A former law clerk, Michelle Bernstein Ravenscroft, said she remembered Engoron being “kind and approachable and that he was very invested in making sure his clerks had a good learning experience with him.”
Engoron frequently peppers his rulings with song lyrics, movie quotes and the occasional New York City history lesson. He's quoted Bob Dylan and Shakespeare and movies like “City Slickers” and the Marx Brothers classic “Duck Soup.” He signs them with a logo of sorts, his initials, AE, drawn together in a circle.
In 2017, Engoron turned to the Frank Sinatra hit “Love and Marriage” which, the song notes, “go together like a horse and carriage” for a ruling restricting protests on horse-drawn carriages in Central Park. He punily titled a subsection “Balancing of the Equines, er, Equities.”

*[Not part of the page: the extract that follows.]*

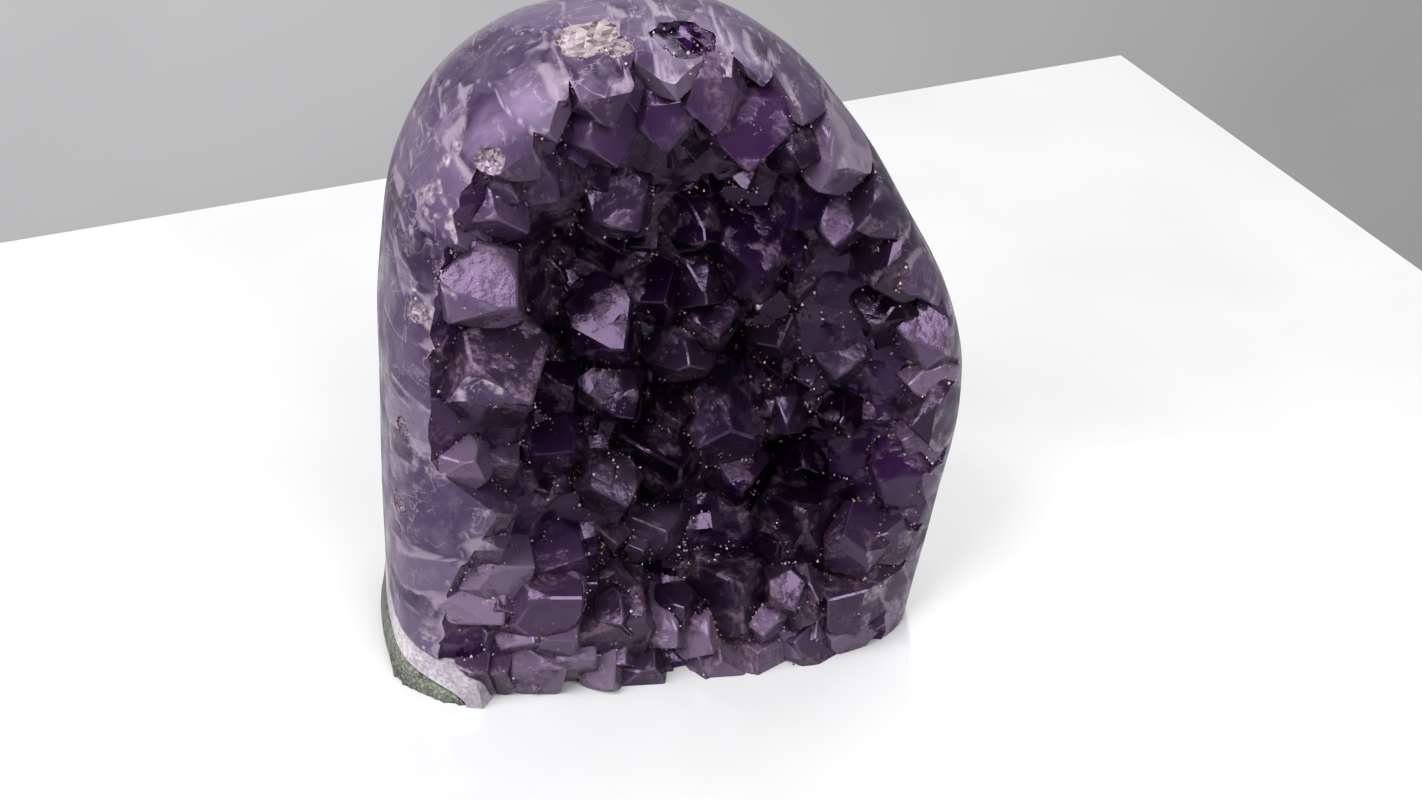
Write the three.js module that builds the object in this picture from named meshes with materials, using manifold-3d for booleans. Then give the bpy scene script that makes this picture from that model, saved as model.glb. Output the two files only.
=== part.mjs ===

In a 2015 ruling on the custody of “Stevie” — a female, mixed-breed, part Basenji — Engoron offered a philosophical discussion of the rights of animals — or lack thereof — while reversing his previous ruling that sought to do what was in the pet’s best interest.
“Conferring rights on animals would create the ultimate slippery slope,” he said, reasoning that “if dogs were deemed to have rights, why not cats, raccoons, squirrels, fish, ants, cockroaches? Could you be imprisoned for swatting a fly? Where will it all end?”
In another ruling, Engoron said New York’s review process for new housing “seems like Rube Goldberg, Franz Kafka, and the Marquis de Sade cooked it up over martinis.”
Engoron has been involved in Trump-related cases since 2020, when he was assigned to intervene in quarrels among Trump’s lawyers and James’ office over demands for evidence and the direction of her investigation.
Trump’s lawyers wanted James’ lawsuit moved to a judge in the court’s Commercial Division, which is set up to handle complex corporate litigation, but an administrative judge kept the case with Engoron, citing his experience with the matter.
Back in the courtroom last Wednesday, as Trump's lawyers reached rare consensus with James' office on procedural issues, Engoron dispatched with one last quip.
“I knew this case would be a love fest," he said.